The Four Types of Identity Fraud Attacks
Modern identity fraud is no longer a single threat. It is a layered ecosystem of attack patterns, each requiring its own defense. Understanding the distinction is the first step to building a resilient verification stack.
| Attack Type | How It Works | Common Methods | Primary Defense |
|---|---|---|---|
| Presentation Attack | Fraudulent media presented to the camera sensor | Printed photos, screen replays, 3D masks, paper cut-outs | PAD (liveness detection) per ISO 30107-3, iBeta Level 2 |
| Injection Attack | Fraudulent data injected directly into the system, bypassing the camera | Stolen selfies, social media photos, pre-recorded videos | Camera Injection Attack Detection, device integrity checks |
| Advanced Injection Attack | Device-level compromise combined with synthetic data injection | Virtual cameras, emulators, hardware tampering, bot networks | Camera forensics, real-time anomaly detection, multi-signal fusion |
| Deepfake Attack | AI-generated synthetic face or video used to impersonate a person | GAN-generated faces, face swap apps, live deepfake tools | Deepfake detection layered with liveness and camera forensics |
- Presentation Attacks
These occur when an attacker presents falsified evidence directly to the capture device’s camera: printed photos, screenshots, masks, or replayed audio from a speaker. Presentation attacks are the oldest and most common biometric fraud vector. They are the threat that PAD (Presentation Attack Detection) was originally designed to stop. - Injection Attacks
In an injection attack, the attacker bypasses the device’s camera entirely by injecting false data directly into the system. This can include uploading stolen or synthetic formats such as images, audio, or video. These assets are easy to obtain: a selfie or video pulled from social media is often enough to launch an attack. Unlike presentation attacks, injection attacks readily pass standard liveness checks because they never present media to a real sensor. - Advanced Injection Attacks
These are an evolution of traditional injection attacks and pose a higher level of threat. Attackers not only manipulate data but also compromise the integrity of the device used for verification. Using emulators, hardware tampering, or bot networks, they alter the data source so that falsified inputs appear trustworthy at every layer of inspection. - Deepfake Attacks
Deepfakes combine synthetic media generation with one or more of the methods above. A face swap model produces a convincing impersonation of a real person, which is then either presented to a camera (presentation deepfake) or injected directly into the verification flow (injection deepfake). Modern live deepfake tools can generate convincing video from a small number of reference images, making this attack vector scalable for fraud-as-a-service operations.
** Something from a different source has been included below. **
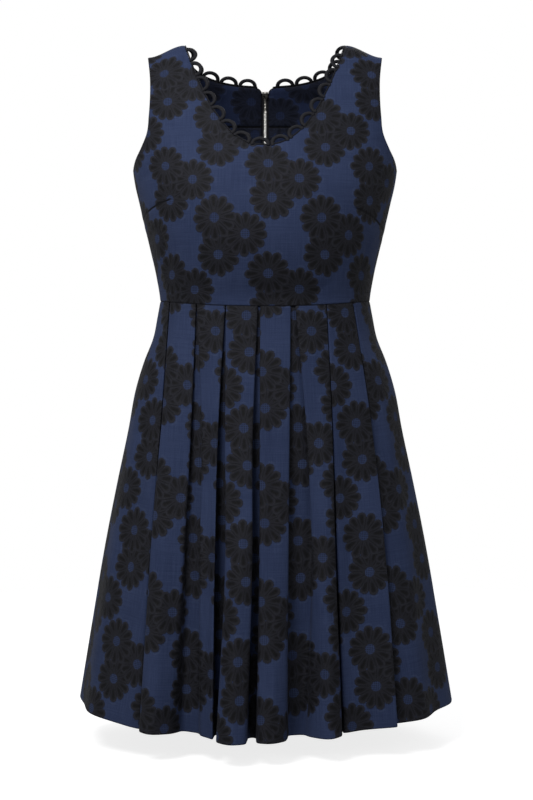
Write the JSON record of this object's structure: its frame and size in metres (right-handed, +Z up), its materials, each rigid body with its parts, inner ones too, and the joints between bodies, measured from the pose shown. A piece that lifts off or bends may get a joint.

Understanding Camera Injection Attacks
01
Injection attacks insert false biometric data, such as internet-sourced imagery or deepfake video, directly into a biometric system rather than presenting it live at the sensor level.
02
By bypassing the physical sensor, these attacks exploit vulnerabilities in PAD algorithms by injecting fraudulent data at the software level, deceiving biometric systems into accepting fraudulent users.
03
Unlike presentation attacks, injection attacks are more successful in many environments because they readily pass standard liveness checks, allowing stolen or synthetic imagery to be inserted directly into the identity verification process.
“Due to their complexity, injection attacks are less common than presentation attacks. But this worldview is changing fast. Because they can use stolen imagery while bypassing the presentation attack process, they pose a more insidious and systemic risk of undermining the entire identity verification process. ROC’s Camera Injection Attack Detection is purpose-built to combat today’s most creative and advanced identity fraud techniques. Think of it as a tripwire for stolen or synthetic inputs.”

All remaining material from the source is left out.